● Exercise requirements: Extract, word for word, every line from the one containing "for name, pieces" through the one containing "depsgraph = bpy.context.evaluated_depsgraph_get()", with both end lines kept.

▼▼▼

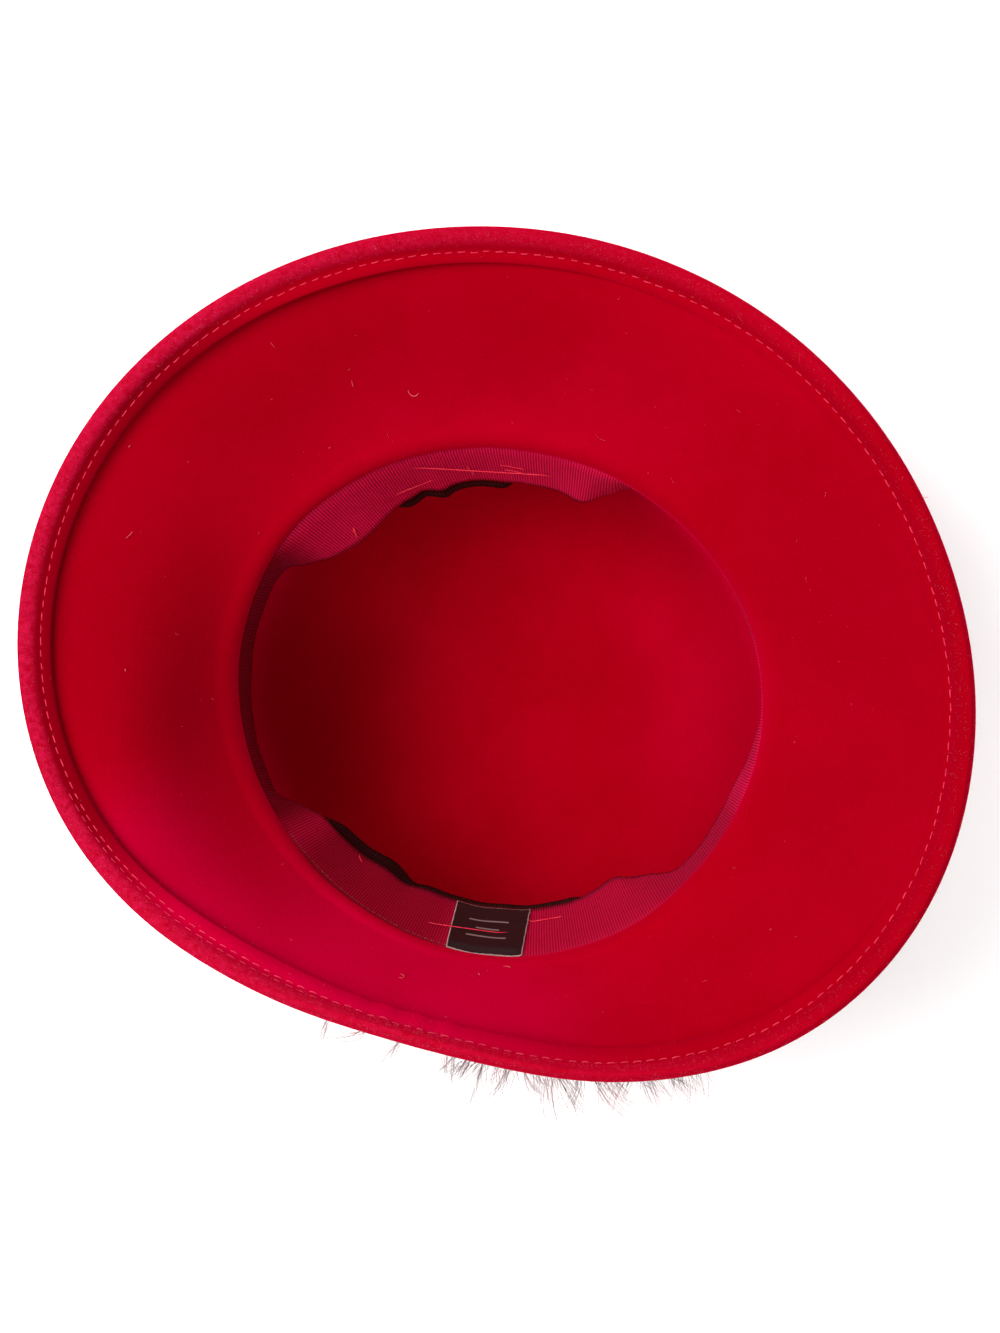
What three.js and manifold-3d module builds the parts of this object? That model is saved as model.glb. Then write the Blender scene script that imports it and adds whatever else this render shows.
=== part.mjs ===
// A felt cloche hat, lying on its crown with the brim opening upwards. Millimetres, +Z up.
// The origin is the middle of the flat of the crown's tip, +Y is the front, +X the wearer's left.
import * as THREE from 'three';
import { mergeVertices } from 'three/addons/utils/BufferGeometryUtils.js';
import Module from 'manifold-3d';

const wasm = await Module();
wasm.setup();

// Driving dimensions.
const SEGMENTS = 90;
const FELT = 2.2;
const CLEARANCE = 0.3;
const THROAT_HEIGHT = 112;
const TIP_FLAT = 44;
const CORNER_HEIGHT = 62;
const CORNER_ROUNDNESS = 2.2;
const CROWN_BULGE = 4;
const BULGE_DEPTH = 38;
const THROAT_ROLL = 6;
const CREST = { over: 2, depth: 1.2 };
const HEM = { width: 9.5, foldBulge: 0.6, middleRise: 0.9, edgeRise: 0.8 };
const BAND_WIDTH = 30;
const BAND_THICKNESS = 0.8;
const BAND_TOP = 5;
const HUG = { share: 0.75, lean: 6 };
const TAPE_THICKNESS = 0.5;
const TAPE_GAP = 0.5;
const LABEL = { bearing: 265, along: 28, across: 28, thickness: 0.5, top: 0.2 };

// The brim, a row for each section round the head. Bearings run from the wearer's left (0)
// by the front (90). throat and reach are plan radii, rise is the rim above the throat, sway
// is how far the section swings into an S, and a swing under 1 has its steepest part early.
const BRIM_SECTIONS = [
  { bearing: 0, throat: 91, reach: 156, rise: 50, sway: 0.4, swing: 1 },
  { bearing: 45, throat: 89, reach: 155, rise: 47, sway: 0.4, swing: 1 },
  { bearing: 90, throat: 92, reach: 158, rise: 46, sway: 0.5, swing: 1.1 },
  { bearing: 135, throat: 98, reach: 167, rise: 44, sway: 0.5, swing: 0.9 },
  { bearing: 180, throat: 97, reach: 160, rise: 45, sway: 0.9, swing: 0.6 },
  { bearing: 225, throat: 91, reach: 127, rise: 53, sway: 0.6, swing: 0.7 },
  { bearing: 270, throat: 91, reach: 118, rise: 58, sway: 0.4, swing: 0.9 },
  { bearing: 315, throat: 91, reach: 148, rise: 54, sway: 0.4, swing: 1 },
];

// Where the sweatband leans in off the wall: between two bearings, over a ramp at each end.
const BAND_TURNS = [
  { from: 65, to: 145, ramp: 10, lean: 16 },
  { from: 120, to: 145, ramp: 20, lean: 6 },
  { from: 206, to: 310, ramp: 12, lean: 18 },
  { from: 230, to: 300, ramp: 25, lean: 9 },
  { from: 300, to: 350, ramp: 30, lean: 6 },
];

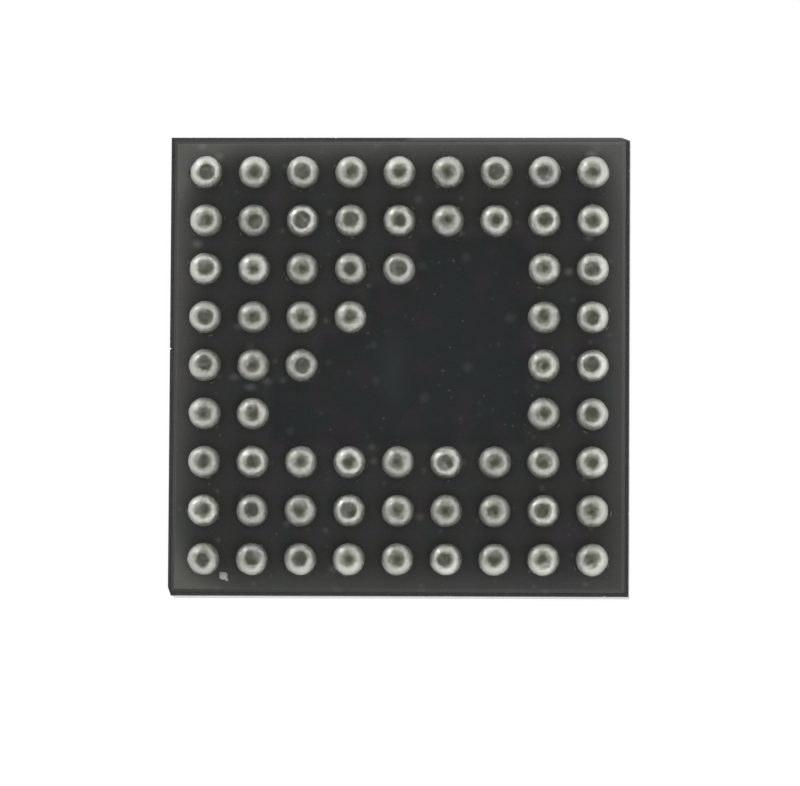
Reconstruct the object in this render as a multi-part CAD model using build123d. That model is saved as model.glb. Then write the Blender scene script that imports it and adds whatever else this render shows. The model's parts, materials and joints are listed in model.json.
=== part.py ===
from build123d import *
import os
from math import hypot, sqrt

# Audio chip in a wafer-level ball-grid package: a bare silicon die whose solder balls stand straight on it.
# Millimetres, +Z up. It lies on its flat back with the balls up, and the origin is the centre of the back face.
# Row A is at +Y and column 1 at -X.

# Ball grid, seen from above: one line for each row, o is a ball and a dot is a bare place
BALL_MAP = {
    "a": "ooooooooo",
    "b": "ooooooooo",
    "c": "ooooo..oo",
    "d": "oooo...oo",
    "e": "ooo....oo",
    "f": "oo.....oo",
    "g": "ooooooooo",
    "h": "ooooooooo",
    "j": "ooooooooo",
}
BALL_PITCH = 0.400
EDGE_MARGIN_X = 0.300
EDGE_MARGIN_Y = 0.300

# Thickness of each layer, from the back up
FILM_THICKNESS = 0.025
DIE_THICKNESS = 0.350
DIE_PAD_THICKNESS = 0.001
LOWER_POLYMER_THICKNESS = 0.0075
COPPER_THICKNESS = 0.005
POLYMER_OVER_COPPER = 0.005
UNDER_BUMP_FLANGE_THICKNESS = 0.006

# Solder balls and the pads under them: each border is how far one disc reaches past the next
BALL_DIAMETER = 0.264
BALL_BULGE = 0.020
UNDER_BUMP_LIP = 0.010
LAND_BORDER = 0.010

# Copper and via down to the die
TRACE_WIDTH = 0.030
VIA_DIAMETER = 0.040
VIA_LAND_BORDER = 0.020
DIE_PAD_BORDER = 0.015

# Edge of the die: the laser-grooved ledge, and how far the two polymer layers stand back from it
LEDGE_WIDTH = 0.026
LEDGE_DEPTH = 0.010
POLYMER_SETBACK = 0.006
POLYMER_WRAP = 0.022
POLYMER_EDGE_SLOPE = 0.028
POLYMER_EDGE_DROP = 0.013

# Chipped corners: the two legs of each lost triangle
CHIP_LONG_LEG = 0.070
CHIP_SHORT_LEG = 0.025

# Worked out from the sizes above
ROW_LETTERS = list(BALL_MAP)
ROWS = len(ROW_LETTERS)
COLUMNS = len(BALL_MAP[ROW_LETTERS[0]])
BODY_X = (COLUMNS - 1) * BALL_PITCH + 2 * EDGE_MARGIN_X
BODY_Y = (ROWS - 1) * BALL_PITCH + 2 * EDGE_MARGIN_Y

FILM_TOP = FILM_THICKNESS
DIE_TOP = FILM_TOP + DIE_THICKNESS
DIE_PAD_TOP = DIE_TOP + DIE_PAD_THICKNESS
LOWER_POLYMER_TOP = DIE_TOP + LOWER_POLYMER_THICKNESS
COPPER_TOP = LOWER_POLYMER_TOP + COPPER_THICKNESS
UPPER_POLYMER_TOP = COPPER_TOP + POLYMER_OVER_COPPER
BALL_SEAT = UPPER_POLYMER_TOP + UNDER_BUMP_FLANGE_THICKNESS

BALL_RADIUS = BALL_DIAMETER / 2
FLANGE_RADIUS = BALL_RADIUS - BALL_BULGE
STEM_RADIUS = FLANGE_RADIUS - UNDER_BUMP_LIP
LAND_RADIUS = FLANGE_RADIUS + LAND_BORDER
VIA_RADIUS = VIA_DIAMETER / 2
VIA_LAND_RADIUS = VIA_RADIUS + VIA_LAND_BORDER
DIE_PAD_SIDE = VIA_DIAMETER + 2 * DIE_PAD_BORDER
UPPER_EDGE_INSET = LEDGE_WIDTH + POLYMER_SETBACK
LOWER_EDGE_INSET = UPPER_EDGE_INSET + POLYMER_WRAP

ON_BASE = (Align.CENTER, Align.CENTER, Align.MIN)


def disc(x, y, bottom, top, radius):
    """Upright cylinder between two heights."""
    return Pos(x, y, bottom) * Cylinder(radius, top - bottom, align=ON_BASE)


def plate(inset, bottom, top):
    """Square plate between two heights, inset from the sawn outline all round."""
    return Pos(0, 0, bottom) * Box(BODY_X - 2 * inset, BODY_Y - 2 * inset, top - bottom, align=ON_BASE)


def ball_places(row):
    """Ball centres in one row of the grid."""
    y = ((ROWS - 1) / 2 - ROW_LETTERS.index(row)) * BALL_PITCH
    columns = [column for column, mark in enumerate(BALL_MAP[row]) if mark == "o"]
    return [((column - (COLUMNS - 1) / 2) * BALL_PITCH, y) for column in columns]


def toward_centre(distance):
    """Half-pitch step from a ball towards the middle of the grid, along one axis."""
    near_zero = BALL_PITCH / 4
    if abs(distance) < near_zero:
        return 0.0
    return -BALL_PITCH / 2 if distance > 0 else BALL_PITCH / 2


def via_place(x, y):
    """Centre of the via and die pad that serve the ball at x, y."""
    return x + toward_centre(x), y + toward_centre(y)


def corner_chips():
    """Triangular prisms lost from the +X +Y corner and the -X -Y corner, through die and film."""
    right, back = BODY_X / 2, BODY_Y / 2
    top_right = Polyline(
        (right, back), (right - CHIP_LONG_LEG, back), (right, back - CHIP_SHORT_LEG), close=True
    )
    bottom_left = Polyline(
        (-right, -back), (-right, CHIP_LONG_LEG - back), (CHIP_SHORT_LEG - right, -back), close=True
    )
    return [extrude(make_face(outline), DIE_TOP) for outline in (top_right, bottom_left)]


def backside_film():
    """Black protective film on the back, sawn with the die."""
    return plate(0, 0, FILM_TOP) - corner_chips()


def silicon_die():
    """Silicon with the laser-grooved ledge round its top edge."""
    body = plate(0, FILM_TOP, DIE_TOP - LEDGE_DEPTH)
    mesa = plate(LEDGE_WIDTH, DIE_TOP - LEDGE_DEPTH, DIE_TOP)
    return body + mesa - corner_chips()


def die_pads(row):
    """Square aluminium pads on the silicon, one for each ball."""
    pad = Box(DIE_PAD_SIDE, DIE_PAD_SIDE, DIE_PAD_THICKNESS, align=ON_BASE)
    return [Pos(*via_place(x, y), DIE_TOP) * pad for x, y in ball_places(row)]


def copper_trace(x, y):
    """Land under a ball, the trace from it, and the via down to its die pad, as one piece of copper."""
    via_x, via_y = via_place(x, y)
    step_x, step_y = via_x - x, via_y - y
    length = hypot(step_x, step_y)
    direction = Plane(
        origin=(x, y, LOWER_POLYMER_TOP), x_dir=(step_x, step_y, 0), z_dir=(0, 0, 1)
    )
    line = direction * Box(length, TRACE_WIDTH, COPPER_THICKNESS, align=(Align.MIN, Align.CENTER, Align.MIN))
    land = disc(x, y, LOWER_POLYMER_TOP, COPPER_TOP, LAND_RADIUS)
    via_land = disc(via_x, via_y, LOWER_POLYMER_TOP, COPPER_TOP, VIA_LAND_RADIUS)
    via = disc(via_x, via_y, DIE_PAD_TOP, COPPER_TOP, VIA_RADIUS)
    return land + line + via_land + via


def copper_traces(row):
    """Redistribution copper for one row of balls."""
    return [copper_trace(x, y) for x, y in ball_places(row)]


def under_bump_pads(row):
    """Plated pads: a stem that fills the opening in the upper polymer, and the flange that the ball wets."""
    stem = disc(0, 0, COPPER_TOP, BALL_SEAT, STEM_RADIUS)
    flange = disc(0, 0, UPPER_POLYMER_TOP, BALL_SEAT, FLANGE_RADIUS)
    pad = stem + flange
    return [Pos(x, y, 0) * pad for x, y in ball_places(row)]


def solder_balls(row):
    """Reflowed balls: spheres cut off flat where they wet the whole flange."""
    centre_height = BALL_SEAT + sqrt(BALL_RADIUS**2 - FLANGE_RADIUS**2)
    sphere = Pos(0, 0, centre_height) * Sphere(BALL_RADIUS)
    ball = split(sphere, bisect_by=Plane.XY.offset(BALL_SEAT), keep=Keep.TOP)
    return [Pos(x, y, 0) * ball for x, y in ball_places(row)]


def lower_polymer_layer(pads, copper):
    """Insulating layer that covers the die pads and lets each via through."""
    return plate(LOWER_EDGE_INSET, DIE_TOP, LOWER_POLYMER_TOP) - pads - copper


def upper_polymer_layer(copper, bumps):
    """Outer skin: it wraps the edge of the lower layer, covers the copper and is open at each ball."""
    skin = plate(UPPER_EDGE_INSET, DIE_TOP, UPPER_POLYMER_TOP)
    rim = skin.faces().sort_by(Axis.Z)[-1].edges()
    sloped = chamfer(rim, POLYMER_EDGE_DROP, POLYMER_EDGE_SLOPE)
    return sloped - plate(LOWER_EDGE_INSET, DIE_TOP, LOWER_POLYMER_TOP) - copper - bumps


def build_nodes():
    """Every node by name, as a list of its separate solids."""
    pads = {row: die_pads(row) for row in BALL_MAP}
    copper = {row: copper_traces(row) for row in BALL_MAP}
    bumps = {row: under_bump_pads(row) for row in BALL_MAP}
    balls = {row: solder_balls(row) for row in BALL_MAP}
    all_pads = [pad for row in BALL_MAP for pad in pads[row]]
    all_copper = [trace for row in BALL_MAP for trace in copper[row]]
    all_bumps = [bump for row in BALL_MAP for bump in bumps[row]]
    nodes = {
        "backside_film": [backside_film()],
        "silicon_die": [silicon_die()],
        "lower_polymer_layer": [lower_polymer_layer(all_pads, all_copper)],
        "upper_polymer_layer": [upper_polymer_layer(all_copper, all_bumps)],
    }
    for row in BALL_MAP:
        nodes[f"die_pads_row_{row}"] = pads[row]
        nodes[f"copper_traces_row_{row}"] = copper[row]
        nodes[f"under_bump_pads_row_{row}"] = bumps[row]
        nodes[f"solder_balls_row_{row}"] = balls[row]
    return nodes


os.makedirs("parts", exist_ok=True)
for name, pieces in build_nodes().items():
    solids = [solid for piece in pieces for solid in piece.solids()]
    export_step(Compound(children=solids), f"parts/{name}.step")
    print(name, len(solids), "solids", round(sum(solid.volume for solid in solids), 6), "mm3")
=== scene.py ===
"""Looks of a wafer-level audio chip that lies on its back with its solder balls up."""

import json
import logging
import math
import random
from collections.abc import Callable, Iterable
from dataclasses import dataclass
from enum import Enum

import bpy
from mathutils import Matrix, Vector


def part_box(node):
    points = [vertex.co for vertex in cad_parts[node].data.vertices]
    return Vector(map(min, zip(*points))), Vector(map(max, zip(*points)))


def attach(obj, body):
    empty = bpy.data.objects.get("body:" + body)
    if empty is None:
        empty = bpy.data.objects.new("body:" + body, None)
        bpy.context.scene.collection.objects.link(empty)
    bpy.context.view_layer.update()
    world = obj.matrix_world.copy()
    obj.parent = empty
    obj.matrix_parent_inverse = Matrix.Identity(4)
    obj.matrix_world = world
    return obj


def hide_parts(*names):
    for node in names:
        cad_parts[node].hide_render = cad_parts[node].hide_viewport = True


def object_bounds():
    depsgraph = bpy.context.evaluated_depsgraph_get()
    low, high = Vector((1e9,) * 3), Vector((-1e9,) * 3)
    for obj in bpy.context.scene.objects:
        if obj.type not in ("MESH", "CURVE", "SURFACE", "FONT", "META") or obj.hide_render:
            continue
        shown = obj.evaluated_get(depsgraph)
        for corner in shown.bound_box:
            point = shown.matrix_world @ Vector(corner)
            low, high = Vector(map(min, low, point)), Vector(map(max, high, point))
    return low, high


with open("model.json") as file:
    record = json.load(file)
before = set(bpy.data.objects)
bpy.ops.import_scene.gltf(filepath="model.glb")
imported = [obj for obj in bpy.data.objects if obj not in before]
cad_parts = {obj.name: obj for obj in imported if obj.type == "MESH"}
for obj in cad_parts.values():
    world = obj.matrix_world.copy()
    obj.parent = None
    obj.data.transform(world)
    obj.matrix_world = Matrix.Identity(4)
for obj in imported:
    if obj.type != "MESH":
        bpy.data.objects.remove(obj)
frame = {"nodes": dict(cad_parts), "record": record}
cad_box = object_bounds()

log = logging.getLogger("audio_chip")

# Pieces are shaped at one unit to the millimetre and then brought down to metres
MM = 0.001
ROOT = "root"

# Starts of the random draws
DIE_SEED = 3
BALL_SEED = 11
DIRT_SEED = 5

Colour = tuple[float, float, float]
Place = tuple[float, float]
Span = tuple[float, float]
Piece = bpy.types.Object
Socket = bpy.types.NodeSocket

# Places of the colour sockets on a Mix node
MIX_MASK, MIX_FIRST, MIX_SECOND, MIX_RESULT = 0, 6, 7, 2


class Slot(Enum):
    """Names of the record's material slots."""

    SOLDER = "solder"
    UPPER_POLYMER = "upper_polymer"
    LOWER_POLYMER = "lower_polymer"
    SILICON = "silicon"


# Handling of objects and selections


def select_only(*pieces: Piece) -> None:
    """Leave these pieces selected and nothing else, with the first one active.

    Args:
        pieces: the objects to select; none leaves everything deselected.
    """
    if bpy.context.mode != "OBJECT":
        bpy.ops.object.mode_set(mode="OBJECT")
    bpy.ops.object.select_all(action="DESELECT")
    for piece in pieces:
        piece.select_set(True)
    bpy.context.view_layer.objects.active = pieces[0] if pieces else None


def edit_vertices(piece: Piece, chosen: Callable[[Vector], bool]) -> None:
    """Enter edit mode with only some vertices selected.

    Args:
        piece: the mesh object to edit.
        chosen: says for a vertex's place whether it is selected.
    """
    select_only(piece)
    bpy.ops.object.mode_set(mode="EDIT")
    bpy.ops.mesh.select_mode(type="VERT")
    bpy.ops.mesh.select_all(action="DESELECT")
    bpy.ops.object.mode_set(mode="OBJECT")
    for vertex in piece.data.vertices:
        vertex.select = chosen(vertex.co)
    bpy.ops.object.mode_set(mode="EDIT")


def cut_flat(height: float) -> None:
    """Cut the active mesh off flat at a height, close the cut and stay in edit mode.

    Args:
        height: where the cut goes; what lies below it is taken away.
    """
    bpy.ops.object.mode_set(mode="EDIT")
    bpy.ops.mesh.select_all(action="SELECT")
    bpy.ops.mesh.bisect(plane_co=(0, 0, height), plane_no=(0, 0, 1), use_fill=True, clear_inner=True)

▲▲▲

● Answer to the exercise:
for name, pieces in build_nodes().items():
    solids = [solid for piece in pieces for solid in piece.solids()]
    export_step(Compound(children=solids), f"parts/{name}.step")
    print(name, len(solids), "solids", round(sum(solid.volume for solid in solids), 6), "mm3")
=== scene.py ===
"""Looks of a wafer-level audio chip that lies on its back with its solder balls up."""

import json
import logging
import math
import random
from collections.abc import Callable, Iterable
from dataclasses import dataclass
from enum import Enum

import bpy
from mathutils import Matrix, Vector


def part_box(node):
    points = [vertex.co for vertex in cad_parts[node].data.vertices]
    return Vector(map(min, zip(*points))), Vector(map(max, zip(*points)))


def attach(obj, body):
    empty = bpy.data.objects.get("body:" + body)
    if empty is None:
        empty = bpy.data.objects.new("body:" + body, None)
        bpy.context.scene.collection.objects.link(empty)
    bpy.context.view_layer.update()
    world = obj.matrix_world.copy()
    obj.parent = empty
    obj.matrix_parent_inverse = Matrix.Identity(4)
    obj.matrix_world = world
    return obj


def hide_parts(*names):
    for node in names:
        cad_parts[node].hide_render = cad_parts[node].hide_viewport = True


def object_bounds():
    depsgraph = bpy.context.evaluated_depsgraph_get()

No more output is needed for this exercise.